- [Task goal] Please find all lines in the data that hold the string "from" and copy them.

☆ ☆ ☆ ☆ ☆ ☆ ☆

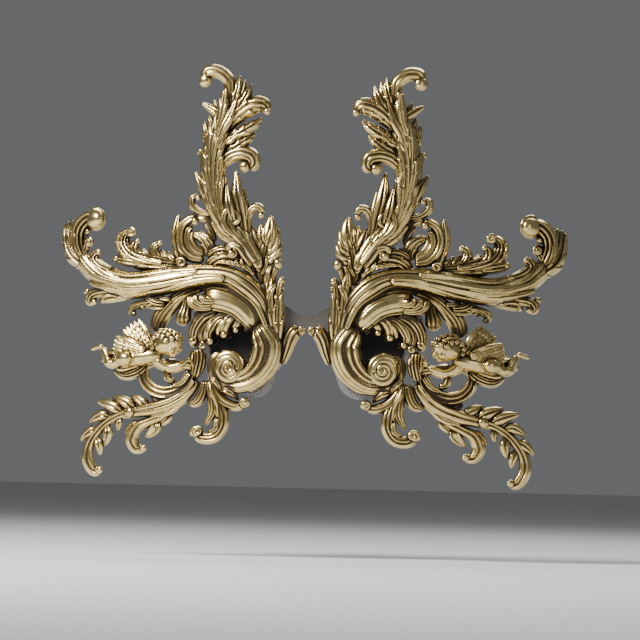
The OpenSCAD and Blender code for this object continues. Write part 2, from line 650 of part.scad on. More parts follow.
// The laurel hangs from the ribbon, turned down by droop degrees about its root
module laurel(droop) {
    casting() {
        translate([75, 0, -22])
            rotate([0, droop, 0])
                translate([-75, 0, 22]) laurel_shape();
        ribbon_loop_shape();
        tendrils_shape();
        eye_scroll_shape();
    }
}

frame_front();
lens();  // lens_left
other_side() lens();  // lens_right
nose_pad();  // nose_pad_left
other_side() nose_pad();  // nose_pad_right
hinge_front();  // hinge_front_left
other_side() hinge_front();  // hinge_front_right
hinge_temple();  // hinge_temple_left
other_side() hinge_temple();  // hinge_temple_right
hinge_screw();  // hinge_screw_left
other_side() hinge_screw();  // hinge_screw_right
front_rivets();
temple_rivets();  // temple_rivets_left
other_side() temple_rivets();  // temple_rivets_right
temple();  // temple_left
other_side() temple();  // temple_right
temple_core();  // temple_core_left
other_side() temple_core();  // temple_core_right
eye_scroll();  // eye_scroll_left
other_side() eye_scroll();  // eye_scroll_right
eye_lobes();  // eye_lobes_left
other_side() eye_lobes();  // eye_lobes_right
brow_band();  // brow_band_left
other_side() brow_band();  // brow_band_right
bridge_curl();  // bridge_curl_left
other_side() bridge_curl();  // bridge_curl_right
inner_leaf();  // inner_leaf_left
other_side() inner_leaf();  // inner_leaf_right
wing_stem();  // wing_stem_left
other_side() wing_stem();  // wing_stem_right
wing_curl();  // wing_curl_left
other_side() wing_curl();  // wing_curl_right
spray_leaf();  // spray_leaf_left
other_side() spray_leaf();  // spray_leaf_right
lower_leaf();  // lower_leaf_left
other_side() lower_leaf();  // lower_leaf_right
mid_leaf();  // mid_leaf_left
other_side() mid_leaf();  // mid_leaf_right
strap();  // strap_left
other_side() strap();  // strap_right
plume();  // plume_left
other_side() plume();  // plume_right
crest_leaf();  // crest_leaf_left
other_side() crest_leaf();  // crest_leaf_right
side_shell();  // side_shell_left
other_side() side_shell();  // side_shell_right
flower_leaf();  // flower_leaf_left
other_side() flower_leaf();  // flower_leaf_right
ribbon_loop();  // ribbon_loop_left
other_side() ribbon_loop();  // ribbon_loop_right
cherub();  // cherub_left
other_side() cherub();  // cherub_right
laurel(laurel_droop);  // laurel_left
other_side() laurel(0);  // laurel_right
tendrils();  // tendrils_left
other_side() tendrils();  // tendrils_right
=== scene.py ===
"""Rococo masquerade mask: gilded castings on smoke-tinted glasses.

The castings are drawn on the curved face of the mask, as in the CAD: out from the middle plane, up from the
nose, and lift in front of the face, in millimetres. Each one is then set into the box of its CAD node.
"""
import math

import bpy
import numpy as np
from mathutils import Matrix, Vector
from mathutils.bvhtree import BVHTree


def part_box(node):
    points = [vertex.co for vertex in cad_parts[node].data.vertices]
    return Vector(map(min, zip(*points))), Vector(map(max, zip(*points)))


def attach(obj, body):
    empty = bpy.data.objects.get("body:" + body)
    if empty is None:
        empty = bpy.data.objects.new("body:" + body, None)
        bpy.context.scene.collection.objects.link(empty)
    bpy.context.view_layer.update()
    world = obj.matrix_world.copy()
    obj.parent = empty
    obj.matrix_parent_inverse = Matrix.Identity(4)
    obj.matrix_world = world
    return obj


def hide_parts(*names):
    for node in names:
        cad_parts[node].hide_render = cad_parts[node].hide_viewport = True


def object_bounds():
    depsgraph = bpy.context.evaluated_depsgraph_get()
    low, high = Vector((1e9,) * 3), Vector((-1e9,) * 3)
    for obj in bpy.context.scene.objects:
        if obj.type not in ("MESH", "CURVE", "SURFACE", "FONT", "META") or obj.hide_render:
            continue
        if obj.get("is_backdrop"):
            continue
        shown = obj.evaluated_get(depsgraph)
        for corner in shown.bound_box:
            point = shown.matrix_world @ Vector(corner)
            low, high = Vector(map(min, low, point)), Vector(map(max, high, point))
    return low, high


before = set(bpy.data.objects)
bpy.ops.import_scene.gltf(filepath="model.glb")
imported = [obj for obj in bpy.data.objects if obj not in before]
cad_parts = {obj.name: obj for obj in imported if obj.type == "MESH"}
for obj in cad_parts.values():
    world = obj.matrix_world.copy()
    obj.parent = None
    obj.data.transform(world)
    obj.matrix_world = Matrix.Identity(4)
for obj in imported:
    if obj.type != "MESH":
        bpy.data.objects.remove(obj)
LOW, HIGH = (np.array(corner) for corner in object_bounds())

MM = 0.001
WRAP_R = 300.0        # radius of the curve that the mask follows, mm
FACE_AHEAD = 6.0      # how far the middle of the front stands ahead of the nose, mm
GLUE = 0.2            # thickness of the glue under the castings, mm
THIN = 1.4            # thinnest that a casting gets, mm
RING_STEP = 0.7       # spacing of the rings along a stroke, mm
FULLNESS = 1.14       # how much wider the finished strokes swell than their drawn widths
# These set how shut in each point is, which the gilt paints as shade in hollows, part of it as brown
# antiquing
SHADE_REACH = 7.0     # how far the shading rays reach for what stands round a point, mm
SHADE_RAYS = 14
SHADE_START = 0.12    # how far off the surface the shading rays start, mm
SHADE_GAIN = 1.95     # a point gets the full painted shade when about half of its surroundings are blocked
NARROWEST = 0.25      # smallest half width of a stroke, mm
END_HEIGHT = 0.25     # height of the rounded ends of a stroke, as a share of its full height
SHOULDER = 0.28       # height at the edges of a stroke, as a share of its full height
SINK = 2.0            # how far a raised stroke reaches below its own base, mm
TONE_SCALE = 160      # noise scale of the slow changes of tone
FLOOR_DROP = 0.05     # how far the floor lies below the mask, m
FLOOR_HALF = 20       # half the width of the floor, m
LAUREL_ROOT = (75, -22)
LAUREL_DROOP = 2.5    # how far the laurel on the wearer's left hangs lower, degrees
FRONT = "front"       # the body that every casting is glued to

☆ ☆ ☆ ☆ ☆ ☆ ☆

- [Output for this task]
The OpenSCAD and Blender code for this object continues. Write part 2, from line 650 of part.scad on. More parts follow.
// The laurel hangs from the ribbon, turned down by droop degrees about its root
The castings are drawn on the curved face of the mask, as in the CAD: out from the middle plane, up from the
from mathutils import Matrix, Vector
from mathutils.bvhtree import BVHTree